Harum Jeruk Selayar dan Manisnya Peluang Agrowisata

Ahmad Riadi
Tanaman jeruk keprok saat sedang berbuah. Jeruk keprok sebagai salah satu ikon Kepulauan Selayar dinilai memiliki peluang dikembangkan dalam konsp agrowisata. (Foto: Istimewa)
Tanaman jeruk keprok saat sedang berbuah. Jeruk keprok sebagai salah satu ikon Kepulauan Selayar dinilai memiliki peluang dikembangkan dalam konsp agrowisata. (Foto: Istimewa)

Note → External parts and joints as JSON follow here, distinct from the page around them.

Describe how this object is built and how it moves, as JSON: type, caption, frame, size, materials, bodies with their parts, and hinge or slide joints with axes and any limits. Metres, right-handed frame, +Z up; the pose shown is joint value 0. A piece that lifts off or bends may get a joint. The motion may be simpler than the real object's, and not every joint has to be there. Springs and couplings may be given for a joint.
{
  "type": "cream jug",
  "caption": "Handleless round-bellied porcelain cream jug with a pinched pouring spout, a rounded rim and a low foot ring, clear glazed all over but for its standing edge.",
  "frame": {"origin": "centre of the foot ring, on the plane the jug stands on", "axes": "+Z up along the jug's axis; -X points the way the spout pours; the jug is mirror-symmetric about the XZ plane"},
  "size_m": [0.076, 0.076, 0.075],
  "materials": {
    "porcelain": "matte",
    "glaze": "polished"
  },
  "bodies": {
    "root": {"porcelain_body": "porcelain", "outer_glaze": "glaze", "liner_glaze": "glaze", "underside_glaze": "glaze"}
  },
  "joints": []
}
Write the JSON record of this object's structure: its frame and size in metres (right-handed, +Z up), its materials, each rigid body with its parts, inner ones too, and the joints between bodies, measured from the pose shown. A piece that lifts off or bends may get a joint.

SELAYAR, Quarta.id- Kepulauan Selayar tidak hanya dikenal dengan keindahan alamnya. Oleh banyak kalangan, Bumi Tanadoang, julukan Kepulauan Selayar diidentikkan pula dengan jeruk keprok khas Selayar yang oleh penduduk lokal disebut munte china.

Tidak jelas asal muasal jeruk keprok yang banyak tumbuh pada wilayah Kecamatan Bontomatene ini sampai memperoleh sebutan munte china. Munte sendiri adalah bahasa Selayar dari buah jeruk itu sendiri.

Bulan Juni hingga September adalah momen dimana jeruk keprok Selayar sedang musim berbuah.

BACA JUGA: Tidak Hanya Bahari, Ini Sederet Spot Wisata Perbukitan di Kepulauan Selayar

Tidak salah jika pada rentang waktu itu, di berbagai tempat, terutama pada pasar tradisional dan ruas-ruas jalan di Selayar akan sering ditemui pedagan yang menjajakan jeruk yang terkenal dengan cita rasa dan teksturnya yang khas itu.

“Setiap musim berbuah, saya selalu berusaha memperoleh jeruk Selayar dari keluarga yang masih bermukim di kampung halaman. karena rasa dan teksturnya yang memang berbeda dengan jeruk jenis lain yang terjual di minimarket ” ujar Ryan Rayhana (37 tahun), warga Selayar yang telah bermukim di Makassar.

Syainal Asri ( 42 tahun), warga Makassar yang juga asli keturunan Selayar menyebut, ole-ole jeruk Selayar menjadi hal yang ditunggu dari kerabatnya yang bertandang ke Makassar setiap musim berbuah jeruk Selayar tiba.

BACA JUGA: Menyusuri Eksotisme Pantai Pinang di Kepulauan Selayar

“Harum jeruk Selayar itu khas, gak ada satupun jenis jeruk yang sama dapat menyamainya,” ucap Syainal kepada Quarta.id, Kamis (25/7/2024).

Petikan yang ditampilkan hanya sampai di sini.